The defendant discussed in his brief the following difficulties in choosing whether to present evidence of drug dependency: (1) A jury exposed to evidence of drug dependency is not likely to entertain a reasonable doubt as to simple possession; and (2) evidence of drug dependency may bolster a claim that the defendant had a motive to sell drugs, thus helping to secure conviction under General Statutes 21a-277; however, (3) failure to put on any evidence of drug dependency is to risk conviction for General Statutes 21a-278(b) — possession by a person who is not drug-dependent.

Although a trial court may generally presume that defense counsel has explained to a defendant the nature of the offense; Gethers I, supra, 537; the record in this case indicates that the defendant felt "unsatisfied with [his attorney's] level of preparation and knowledge about the case." Moreover, the defendant informed the court that "I haven't talked to [the appointed attorney] no more than 20 minutes at the most." These factors required the court to delve more deeply into the question of whether the defendant had sufficient understanding of the nature and complexity of the charges against him to have the capacity to make an intelligent waiver of his right to counsel. Here, the trial court failed to warn the defendant of the difficult task before him. We conclude that the defendant was not made aware of the dangers of self-representation in this particular case and was, therefore, unable to make a knowing and intelligent partial waiver of the right to counsel.

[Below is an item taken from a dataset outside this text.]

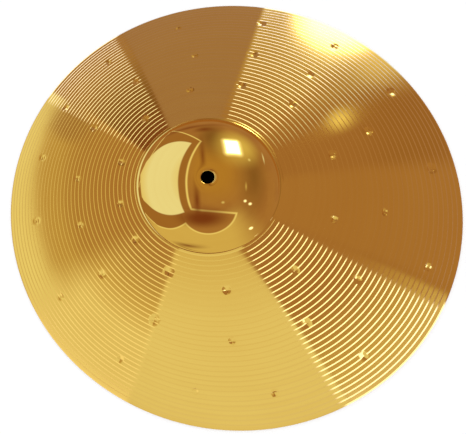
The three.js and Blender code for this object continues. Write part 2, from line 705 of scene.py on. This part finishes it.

"The right to counsel is so basic that its violation mandates reversal even if no particular prejudice is shown and even if there is overwhelming evidence of guilt." State v. Varricchio, 10 Conn. App. 265, 270, 522 A.2d 843 (1987); see also United States v. Decoster, 624 F.2d 196, 201 (D.C. Cir. 1979). Accordingly, the trial court's failure to conduct an adequate canvass to ensure that the defendant's partial waiver of the right to counsel was made knowingly and intelligently requires that the defendant be granted a new trial.